I know it's been written again and again, but I feel I must presage this with acknowledgment that what any of us lost pales next to the real loss of Oscar and Edilia's loved ones and community.

This hit me pretty hard, and it took me a long time to figure out why. Of course it upset me, but the kind of waking in the night, walking in a daze, incoherent mumbling sadness I experienced was much deeper than anything I'd felt before over the loss of a public figure. His age was a part of it, as was the particular beauty of his swing and the hours I'd spent dreaming about what that swing would do for the baseball team I like, but the first of those reasons is very general, and the other two are superficial. This gloom was deeper and more personal.

For me, baseball at its core is an affirmation that the games we play as children and who we were when we were children are too important to leave behind. Baseball doesn't exist without childhood, and underneath the multi-million dollar deals, the year-round workout plans, the steroids, and all the other noise, lies a game of sandlots and alleyways, broomsticks and bottlecaps.
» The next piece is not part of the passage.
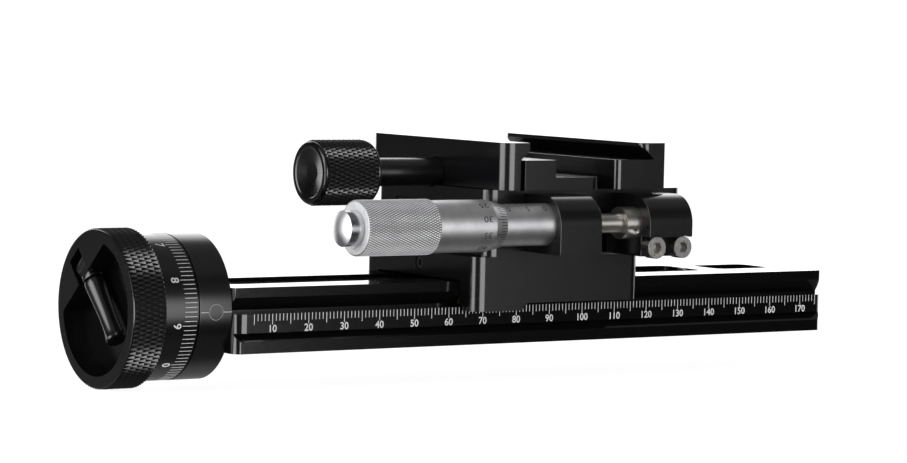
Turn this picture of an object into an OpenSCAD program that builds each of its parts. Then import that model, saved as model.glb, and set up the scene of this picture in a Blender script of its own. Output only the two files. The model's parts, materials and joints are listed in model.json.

There's an inextricable bond between the baseball of our youths and the baseball we watch as adults. My favorite moments in baseball have always been the times when it looks like we can see that most clearly.

When I think back to the 2011 playoffs, and I often do, there are many specific moments I enjoy dwelling on. Chris Carpenter's face at the end of game 5 of the NLDS, Albert Pujols'  brilliant and impossibly gutsy move to throw out Chase Utley during the NLDS, Octavio Dotel's dominance of Ryan Braun in the NLCS, David Freese's heroics and Lance Berkman's heroics, everything about game six, and the reactions of Tony La Russa and Jason Motte to the last out all remain touchstones in my memory, but the single most poignant image that has warmed me on cold nights since is Jon Jay looking at Allen Craig and grinning from ear to ear as the two friends from the minor leagues ran in from the outfield after Craig caught the last out.

In that moment, Jon Jay, already 26 years-old, revealed an expression of joy that looked like something we can usually only glimpse on a playground, but born of years of hard work and desire, and witnessed by millions collectively made happy by what made him happy, that moment of joy offered something even more enduring. That smile isn't the best smile. There are other, deeper things we feel as we go through life, but there was something elemental and pure and hard to access for us adults in that moment, and it was beautiful.

This last summer I pushed my son in his stroller around my old neighborhood in St Louis while visiting my folks. We came to my old school, and I was happy to see a group of boys and girls from the neighborhood playing baseball in front of the backstop in the school's field. My son was asleep, so we went a bit closer and I sat down in the grass and watched and listened to the kids playing for a while. I thought about my own time on those fields and I thought about how funny it is that they play this same game at Busch Stadium. Then my thoughts turned to Oscar Taveras and Carlos Martinez.

As I watched the children, I thought about Oscar and Carlos, friends and competitors since early adolescence, now playing baseball on the same big league team. Both gifted with extraordinary talent, their efforts had brought them to the major leagues where they could play out their dreams together. Through some mixture of awe at the unusual splendor of their baseball skills, the idea of two friends doing this together, and how the two baseball players looked and behaved -- the playful exuberance of one and the other with the smile like he couldn't believe this all was happening -- the players melted into all my ideals about the game, childhood, and the embodiment of the feelings those things represent.

That afternoon, I realized that Oscar Taveras and Carlos Martinez had become archetypal figures in my baseball-obsessed heart. The rest of the summer there were no players I rooted for harder, no successes or failures on the field I felt more acutely, and nothing in baseball I wanted to see more than their progression up the ladder of their careers. I marveled at their skills, but more than that, I felt deeply the story they were writing, or at least the story I was writing about them.

All of this is fictive. I didn't really know Oscar or Carlos, and there's no particularly good reason why they came to represent all of this so strongly to me while plenty of other young baseball players didn't, and looking backward nostalgically is much more a privilege than a universal human endeavor. But from afar, they fit into the role I'd been subconsciously drawing for years, and rarely have I been so enamored with the game as I was while watching them play this summer and fall.

And now that's gone. Young men with a boyish demeanor will still play the game. Watching one of them, Yordano Ventura of the Royals, pitch so well in a tribute to Oscar was a soothing reminder of that. And I can't wait to watch Carlos pitch next year, but when I do, it will be different, and tinged with sadness. And when I walk by the ball fields and watch children play at my old school next spring, that will be a little different too.